The laws of nature are just, but terrible. There is no weak mercy in them. Cause and consequence are inseparable and inevitable. The elements have no forbearance. The fire burns, the water drowns, the air consumes, the earth buries. And perhaps it would be well for our race if the punishment of crimes against the laws of man were as inevitable as the punishment of crimes against the laws of nature,—were man as unerring in his judgments as nature.

Milton, John

In contemplation of created things, by steps we may ascend to God.

Newton, John

There is a signature of wisdom and power impressed on the works of God, which evidently distinguishes them from the feeble imitations of men.—Not only the splendor of the sun, but the glimmering light of the glowworm, proclaims his  glory.

Novalis

Nature is an AEolian harp, a musical instrument, whose tones are the reecho of higher strings within us.

Pascal, Blaise

Nature imitates herself. A grain thrown into good ground brings forth fruit; a principle thrown into a good mind brings forth fruit. Everything is created and conducted by the same Master,—the root, the branch, the fruits,—the principles, the consequences.

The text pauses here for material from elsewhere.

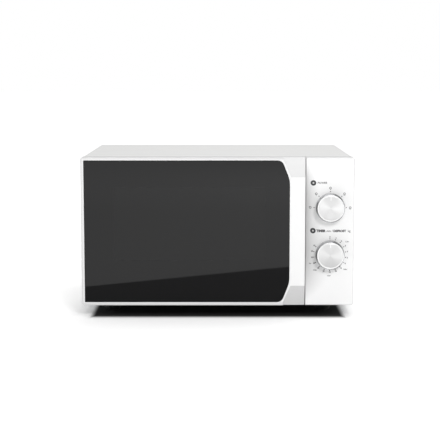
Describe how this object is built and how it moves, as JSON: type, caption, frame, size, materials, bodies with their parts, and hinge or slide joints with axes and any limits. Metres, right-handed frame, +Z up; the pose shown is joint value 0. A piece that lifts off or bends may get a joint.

Nature has perfections, in order to show that she is the image of God; and defects, to show that she is only his image.

Penn, William

It were happy if we studied nature more in natural things; and acted according to nature, whose rules are few, plain, and most reasonable.

Pope, Alexander

Looks through nature up to nature's God.

Reid, Thomas
The laws of nature are the rules according to which effects are produced; but there must be a lawgiver—a cause which operates according to these rules.—The laws of navigation never steered a ship, and the law of gravity never moved a planet.

Shaftesbury, Anthony Ashley Cooper

In nature, all is managed for the best with perfect frugality and just reserve, profuse to none, but bountiful to all; never employing on one thing more than enough, but with exact economy retrenching the superfluous, and adding force to what is principal in everything.

Smith, Sydney

Whatever you are by nature, keep to it; never desert your own line of talent. Be what nature intended you for, and you will succeed; be anything else and you will be ten thousand times worse than nothing.

Street, Alfred Billings

Nature is man's teacher. She unfolds her treasures to his search, unseals his eye, illumes his mind, and purifies his heart; an influence breathes from all the sights and sounds of her existence.

Thomas, David

Nature is avariciously frugal; in matter, it allows no atom to elude its grasp; in mind, no thought or feeling to perish. It gathers up the fragments that nothing be lost.

Whipple, Edwin Percy

Nature does not capriciously scatter her secrets as golden gifts to lazy pets and luxurious darlings, but imposes tasks when she presents opportunities, and uplifts him whom she would inform. The apple that she drops at the feet of Newton is but a coy invitation to follow her to the stars.

Wilson, Sidney J.

Epicureanism is human nature drunk, cynicism is human nature mad, and stoicism is human nature in despair.

Young, Edward

Nature is the glass reflecting God, as by the sea reflected is the sun, too glorious to be gazed on in his sphere.

Read nature; nature is a friend to truth; nature is Christian, preaches to mankind, and bids dead matter aid us in our creed.